Прощание с Дербервилем, или Необъяснимые поступки | страница 74



— Да, — сказал Геннадий Матвеевич, — лет сорок тому назад я это слово употреблял и думал, что становлюсь от этого умнее.

Он, конечно, неправильно рассуждал: если ты говоришь «сентенциозно», то сразу видно, что ты не дурак и человек начитанный. Но спорить я не стал.

— Между прочим, — сказал я, — в умственном отношении очень хорошо заниматься коллекционированием марок.

— Бесспорно, — сказал Геннадий Матвеевич. — А как насчет музыки? Музыкой ты увлекаешься?

— Еще бы, — сказал я, — музыка врачует душу! Между прочим, я не только музыкой интересуюсь. Коллекционирование марок тоже хорошее хобби.

Но о марках Геннадий Матвеевич как бы не слышал: поставил на стол какой-то допотопный проигрыватель, пластиночку установил — не стереофоническую, не долгоиграющую, а тоже допотопную. Но все получилось: пластинка завертелась, музыка зазвучала.

— «Розамундочка»! — закричал я. — Вы тоже это любите?

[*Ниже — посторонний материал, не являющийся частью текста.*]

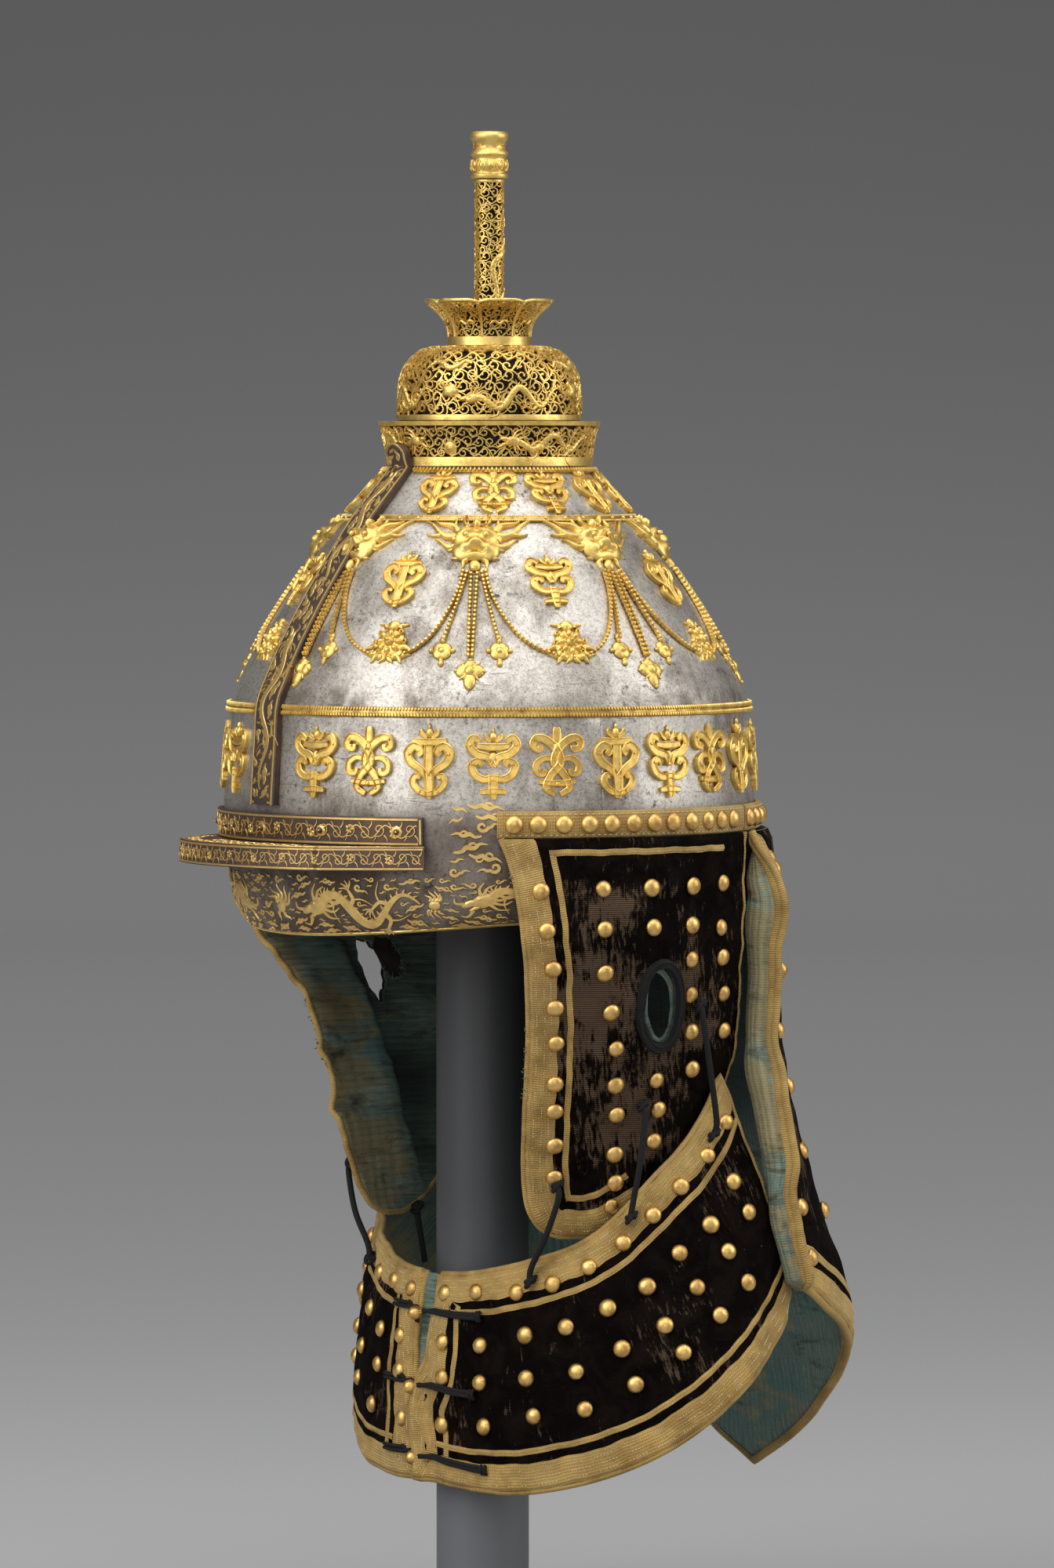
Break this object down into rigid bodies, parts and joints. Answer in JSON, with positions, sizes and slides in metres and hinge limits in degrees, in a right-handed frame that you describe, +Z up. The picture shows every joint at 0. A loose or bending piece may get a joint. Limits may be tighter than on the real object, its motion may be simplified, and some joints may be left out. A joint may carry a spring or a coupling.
{
  "type": "ceremonial helmet on a post stand",
  "caption": "Tall steel ceremonial helmet with gilt mounts, openwork finial and plume tube, studded velvet ear flaps, nape guard and collar, standing on a plain post and round base.",
  "frame": {"origin": "centre of the stand base's underside, on the axis that the helmet and the post share", "axes": "+Z up along the post to the plume tube, -Y towards the brow and peak, +X towards the wearer's left ear"},
  "size_m": [0.2339, 0.2703, 0.6295],
  "materials": {
    "steel": "bright steel with old patina and fine scratches",
    "dark_iron": "brown-black iron damascened in gold",
    "gilt": "fire-gilt copper alloy, worn on the high spots",
    "velvet": "black-brown velvet, worn to its weave",
    "silk_lining": "faded blue-green silk",
    "ribbon": "tan woven silk ribbon with pale stitching",
    "cord": "black braided cord",
    "stand_paint": "matt grey paint"
  },
  "bodies": {
    "root": {"bowl_left": "steel", "bowl_right": "steel", "front_comb": "dark_iron", "rear_comb": "dark_iron", "brow_plate": "dark_iron", "peak_shelf": "dark_iron", "top_moulding_left": "gilt", "top_moulding_right": "gilt", "upper_moulding_left": "gilt", "upper_moulding_right": "gilt", "lower_moulding_left": "gilt", "lower_moulding_right": "gilt", "mask_1": "gilt", "mask_2": "gilt", "mask_3": "gilt", "mask_4": "gilt", "mask_5": "gilt", "mask_6": "gilt", "mask_7": "gilt", "mask_8": "gilt", "medallion_1": "gilt", "medallion_2": "gilt", "medallion_3": "gilt", "medallion_4": "gilt", "medallion_5": "gilt", "medallion_6": "gilt", "medallion_7": "gilt", "medallion_8": "gilt", "finial_collar": "gilt", "finial_dome": "gilt", "finial_cup": "gilt", "plume_tube": "gilt", "tube_cap": "gilt", "collar_button_top": "gilt", "collar_button_middle": "gilt", "collar_button_bottom": "gilt", "ear_flap_left": "velvet", "ear_flap_right": "velvet", "nape_guard": "velvet", "collar_left": "velvet", "collar_right": "velvet", "ear_band_left": "ribbon", "ear_band_right": "ribbon", "nape_band": "ribbon", "ear_hole_cord_left": "cord", "ear_hole_cord_right": "cord", "button_loop_top": "cord", "button_loop_middle": "cord", "button_loop_bottom": "cord", "tie_left_front": "cord", "tie_left_middle": "cord", "tie_left_rear": "cord", "tie_right_front": "cord", "tie_right_middle": "cord", "tie_right_rear": "cord", "stand_post": "stand_paint", "stand_base": "stand_paint"}
  },
  "joints": []
}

Я скромненько, одной кистью, подирижировал, потом посидел в задумчивости.

— Что делает! — сказал я.

Геннадий Матвеевич согласился, кивнул.

— Так ты, значит, в самом деле интересуешься музыкой, — сказал он, когда Шуберт умолк. — Что ж, перейдем к маркам. Ты так наивно, по своему обыкновению, намекал. Но я таких намеков не понимаю — имей это в виду.

Коллекция находилась в тумбе письменного стола. Она была удивительной! В образцовом состоянии.

— Виталий, — сказал Геннадий Матвеевич, — этой коллекции больше сорока лет. Это единственное, что мне в жизни удалось довести до конца. Но не будем хныкать: другим и этого не удается.

Мы поговорили о марках. Геннадий Матвеевич понял, что я не профан. Я листал кляссеры, как полагается: не цапал, не дряпал, не пожирал глазами, а любовался радостно и хорошо понимал, в честь чего это на улице сегодня праздник справлялся. Это был праздник филателии! И голос Геннадия Матвеевича был украшением этого праздника — как он озорничал, как обещал еще новое веселье! Но и вникнуть в то, что этот голос произносил, тоже было интересно.

— Почему, Виталий, я тебя выделил из всех ребят? Вот загадка. И Зиночка тоже тебя выделила. Почему?

Я знал почему, но не стал объяснять. Люди тянутся ко мне, им нравится со мной общаться и одаривать меня — я это давно заметил.

— Ты не представляешь, Виталий, какой сегодня день. Знаменательный для меня день, торжественный. С юности я мечтал поставить «Ревизора» — и вот осуществилось. Пусть теперь, когда я на пенсии. Раньше никак нельзя было: я играл добрых королей и других симпатичных людей, которых понимал и которым сочувствовал. Но меня не все понимали. Люди, от которых это зависело, не могли поверить, что я могу потянуть «Ревизора». Но все-таки осуществилось! И вот цветы. Никогда, Виталий, никогда ничто не сбывается так, как мы себе это представляем. Вот и все, я сказал свой монолог. Я привел тебя, чтобы был слушатель. Руководствуясь наивной хитростью. Но сейчас мы все поправим: сделаем вид, что я привел тебя в этот дом, чтобы подарить тебе… Ну, скажем, три редкие марки.